Tragédie shakespearienne au Labour

Des airs shakespeariens pour une tragédie familiale: allusion incontournable lorsqu'il s'agit de décrire le parcours politique des deux frères Miliband engagés dans la course à la présidence du parti travailliste britannique, remportée par le cadet Ed grâce à l'aide des syndicats face à son aîné David. Tragédie familiale, écrit Stéphane Bussard dans Le Temps, qui est apparue comme un condensé des divisions parfois violentes qui ont secoué le Labour au cours de ses treize années au pouvoir.

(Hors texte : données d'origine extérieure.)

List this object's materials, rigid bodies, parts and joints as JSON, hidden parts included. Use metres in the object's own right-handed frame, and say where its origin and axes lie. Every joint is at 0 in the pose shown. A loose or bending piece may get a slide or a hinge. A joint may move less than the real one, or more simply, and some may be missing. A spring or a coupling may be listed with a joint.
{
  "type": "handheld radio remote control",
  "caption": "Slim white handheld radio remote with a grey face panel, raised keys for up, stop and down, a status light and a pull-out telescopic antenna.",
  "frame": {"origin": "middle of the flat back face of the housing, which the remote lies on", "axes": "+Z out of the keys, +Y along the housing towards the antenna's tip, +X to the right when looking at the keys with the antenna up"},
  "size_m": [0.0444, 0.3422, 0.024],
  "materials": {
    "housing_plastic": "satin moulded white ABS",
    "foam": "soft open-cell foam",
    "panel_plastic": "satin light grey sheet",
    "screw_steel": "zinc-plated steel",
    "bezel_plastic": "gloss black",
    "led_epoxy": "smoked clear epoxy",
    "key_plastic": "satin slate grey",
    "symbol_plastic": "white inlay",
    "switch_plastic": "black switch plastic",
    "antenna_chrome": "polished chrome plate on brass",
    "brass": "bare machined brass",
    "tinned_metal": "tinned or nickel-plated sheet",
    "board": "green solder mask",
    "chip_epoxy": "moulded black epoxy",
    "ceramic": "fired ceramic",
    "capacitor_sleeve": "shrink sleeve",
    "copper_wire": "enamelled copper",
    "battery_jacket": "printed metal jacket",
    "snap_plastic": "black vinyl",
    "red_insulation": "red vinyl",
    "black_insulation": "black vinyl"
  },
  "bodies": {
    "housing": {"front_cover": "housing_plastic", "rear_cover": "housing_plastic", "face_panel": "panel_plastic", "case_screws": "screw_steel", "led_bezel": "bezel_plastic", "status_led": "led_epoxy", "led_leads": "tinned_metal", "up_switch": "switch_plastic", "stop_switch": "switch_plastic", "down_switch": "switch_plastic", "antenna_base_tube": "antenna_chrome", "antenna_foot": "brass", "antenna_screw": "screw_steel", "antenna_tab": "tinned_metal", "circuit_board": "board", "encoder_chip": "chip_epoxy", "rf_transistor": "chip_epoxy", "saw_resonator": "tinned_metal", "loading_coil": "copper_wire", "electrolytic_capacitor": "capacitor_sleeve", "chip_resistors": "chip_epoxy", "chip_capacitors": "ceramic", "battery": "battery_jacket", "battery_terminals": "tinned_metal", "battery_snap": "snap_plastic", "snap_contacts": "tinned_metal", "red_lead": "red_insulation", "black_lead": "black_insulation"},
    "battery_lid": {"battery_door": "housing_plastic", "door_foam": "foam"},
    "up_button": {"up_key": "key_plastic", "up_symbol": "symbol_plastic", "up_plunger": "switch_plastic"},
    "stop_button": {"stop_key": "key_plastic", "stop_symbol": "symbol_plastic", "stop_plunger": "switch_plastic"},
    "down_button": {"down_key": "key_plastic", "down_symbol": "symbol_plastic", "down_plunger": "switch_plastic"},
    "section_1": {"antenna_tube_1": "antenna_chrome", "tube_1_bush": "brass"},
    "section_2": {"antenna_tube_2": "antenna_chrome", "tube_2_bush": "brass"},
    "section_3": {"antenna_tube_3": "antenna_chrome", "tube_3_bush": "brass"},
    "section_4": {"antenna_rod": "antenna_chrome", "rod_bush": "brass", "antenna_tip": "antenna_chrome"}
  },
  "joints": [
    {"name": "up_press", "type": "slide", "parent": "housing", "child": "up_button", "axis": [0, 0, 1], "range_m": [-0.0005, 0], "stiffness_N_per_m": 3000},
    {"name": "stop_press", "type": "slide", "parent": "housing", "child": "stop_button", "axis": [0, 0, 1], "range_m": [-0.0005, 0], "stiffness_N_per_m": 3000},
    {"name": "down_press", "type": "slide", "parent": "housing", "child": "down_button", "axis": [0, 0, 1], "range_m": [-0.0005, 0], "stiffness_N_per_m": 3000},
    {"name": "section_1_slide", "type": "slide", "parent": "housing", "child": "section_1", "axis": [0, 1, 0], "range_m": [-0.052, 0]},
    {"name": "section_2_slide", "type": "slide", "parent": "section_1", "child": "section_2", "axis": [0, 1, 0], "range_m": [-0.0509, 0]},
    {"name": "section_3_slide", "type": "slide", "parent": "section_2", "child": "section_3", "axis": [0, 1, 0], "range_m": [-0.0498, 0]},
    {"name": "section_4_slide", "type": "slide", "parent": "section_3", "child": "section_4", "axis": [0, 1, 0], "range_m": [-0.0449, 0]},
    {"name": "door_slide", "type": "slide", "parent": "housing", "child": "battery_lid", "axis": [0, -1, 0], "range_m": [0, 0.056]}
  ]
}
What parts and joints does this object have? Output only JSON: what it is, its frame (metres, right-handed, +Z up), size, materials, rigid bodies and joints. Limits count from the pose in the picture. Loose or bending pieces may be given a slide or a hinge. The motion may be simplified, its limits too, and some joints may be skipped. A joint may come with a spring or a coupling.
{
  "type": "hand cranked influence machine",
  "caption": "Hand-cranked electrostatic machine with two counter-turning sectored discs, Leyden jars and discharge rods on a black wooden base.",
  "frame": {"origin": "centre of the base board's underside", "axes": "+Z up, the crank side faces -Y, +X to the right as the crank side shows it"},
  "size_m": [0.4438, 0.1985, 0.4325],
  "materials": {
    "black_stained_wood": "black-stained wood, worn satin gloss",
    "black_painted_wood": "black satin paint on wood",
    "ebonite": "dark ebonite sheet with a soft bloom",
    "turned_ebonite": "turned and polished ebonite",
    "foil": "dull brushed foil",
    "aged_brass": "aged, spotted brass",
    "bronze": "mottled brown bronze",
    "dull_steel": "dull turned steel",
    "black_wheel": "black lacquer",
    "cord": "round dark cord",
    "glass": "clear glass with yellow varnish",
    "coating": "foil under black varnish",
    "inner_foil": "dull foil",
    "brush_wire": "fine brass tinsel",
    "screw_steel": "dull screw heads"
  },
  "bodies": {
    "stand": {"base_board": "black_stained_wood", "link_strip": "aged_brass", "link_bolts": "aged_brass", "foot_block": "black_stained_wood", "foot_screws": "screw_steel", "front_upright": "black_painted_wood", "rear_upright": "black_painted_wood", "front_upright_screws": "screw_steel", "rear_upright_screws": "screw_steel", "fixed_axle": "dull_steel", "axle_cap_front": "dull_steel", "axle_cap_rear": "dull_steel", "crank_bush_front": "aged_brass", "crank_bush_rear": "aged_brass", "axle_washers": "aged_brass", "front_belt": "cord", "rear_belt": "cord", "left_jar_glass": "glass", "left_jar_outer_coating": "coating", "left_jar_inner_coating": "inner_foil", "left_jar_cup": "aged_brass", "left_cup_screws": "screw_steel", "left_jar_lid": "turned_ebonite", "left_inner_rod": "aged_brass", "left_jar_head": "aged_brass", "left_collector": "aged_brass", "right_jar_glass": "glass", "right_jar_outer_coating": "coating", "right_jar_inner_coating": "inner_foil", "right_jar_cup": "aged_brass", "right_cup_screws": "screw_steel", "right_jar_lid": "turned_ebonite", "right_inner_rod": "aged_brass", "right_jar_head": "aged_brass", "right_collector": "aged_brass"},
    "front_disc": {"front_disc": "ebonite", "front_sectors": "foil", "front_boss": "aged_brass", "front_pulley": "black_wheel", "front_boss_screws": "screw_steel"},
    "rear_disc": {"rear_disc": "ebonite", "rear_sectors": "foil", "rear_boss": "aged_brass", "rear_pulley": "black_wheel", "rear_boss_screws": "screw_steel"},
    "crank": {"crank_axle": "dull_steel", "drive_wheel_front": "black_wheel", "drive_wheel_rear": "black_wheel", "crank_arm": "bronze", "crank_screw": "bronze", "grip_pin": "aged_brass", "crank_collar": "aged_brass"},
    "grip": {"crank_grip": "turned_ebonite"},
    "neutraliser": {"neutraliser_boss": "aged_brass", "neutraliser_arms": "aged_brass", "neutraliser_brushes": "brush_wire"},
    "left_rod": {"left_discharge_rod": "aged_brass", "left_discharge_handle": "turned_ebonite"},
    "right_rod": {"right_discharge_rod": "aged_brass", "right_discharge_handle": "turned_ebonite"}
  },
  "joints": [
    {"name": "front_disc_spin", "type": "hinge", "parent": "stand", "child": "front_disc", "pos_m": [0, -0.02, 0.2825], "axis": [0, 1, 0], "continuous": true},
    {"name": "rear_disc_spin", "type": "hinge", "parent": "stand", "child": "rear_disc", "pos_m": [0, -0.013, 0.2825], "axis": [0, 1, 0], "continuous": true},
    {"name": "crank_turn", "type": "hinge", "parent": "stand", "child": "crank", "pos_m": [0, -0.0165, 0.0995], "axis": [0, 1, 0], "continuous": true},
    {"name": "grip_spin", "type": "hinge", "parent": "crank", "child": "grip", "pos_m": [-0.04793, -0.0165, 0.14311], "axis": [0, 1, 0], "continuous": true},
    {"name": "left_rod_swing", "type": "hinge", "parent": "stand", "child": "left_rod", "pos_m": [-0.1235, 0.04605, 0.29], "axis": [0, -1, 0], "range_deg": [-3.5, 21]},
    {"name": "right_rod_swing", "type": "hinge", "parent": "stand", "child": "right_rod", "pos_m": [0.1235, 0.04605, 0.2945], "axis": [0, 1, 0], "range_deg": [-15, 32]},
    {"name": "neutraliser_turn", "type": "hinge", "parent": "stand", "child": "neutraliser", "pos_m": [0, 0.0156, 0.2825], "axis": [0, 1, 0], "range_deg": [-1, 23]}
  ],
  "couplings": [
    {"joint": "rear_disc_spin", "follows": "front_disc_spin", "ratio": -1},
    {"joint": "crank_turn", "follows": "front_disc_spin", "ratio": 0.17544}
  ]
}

L'Allemagne frappée d'ostalgie

Cette semaine, les Allemands célèbrent les 20 ans de la réunification. Mais la nostalgie de la RDA  - ou ostalgie - s'empare de certains anciens citoyens du pays des paysans et des travailleurs. Une nostalgie tellement forte qu'elle se transforme même parfois en regrets. C'est le cas d'Egon Krenz, 73 ans, le dernier président de la RDA qui depuis la côte de la Baltique regrette le bon temps, rapporte le correspondant du Tages-Anzeiger à Berlin. Egon Krenz a été reconnu responsable des tirs de l'armée contre des citoyens est-allemands qui voulaient passer à l'Ouest. A la clé, trois années de prison durant lesquelles il a eu tout loisir de penser au passé. Et pour lui, cela sonne comme une évidence: le pays socialiste avait ses bons côtés que la nouvelle Allemagne n'offre plus. Un entêtement pour se protéger lui-même, disent certains. Egon Krenz, conclut notre confrère, est aujourd'hui le leader de tous ces patriotes d'un Etat naufragé, une sorte de dictateur d'un exil intellectuel.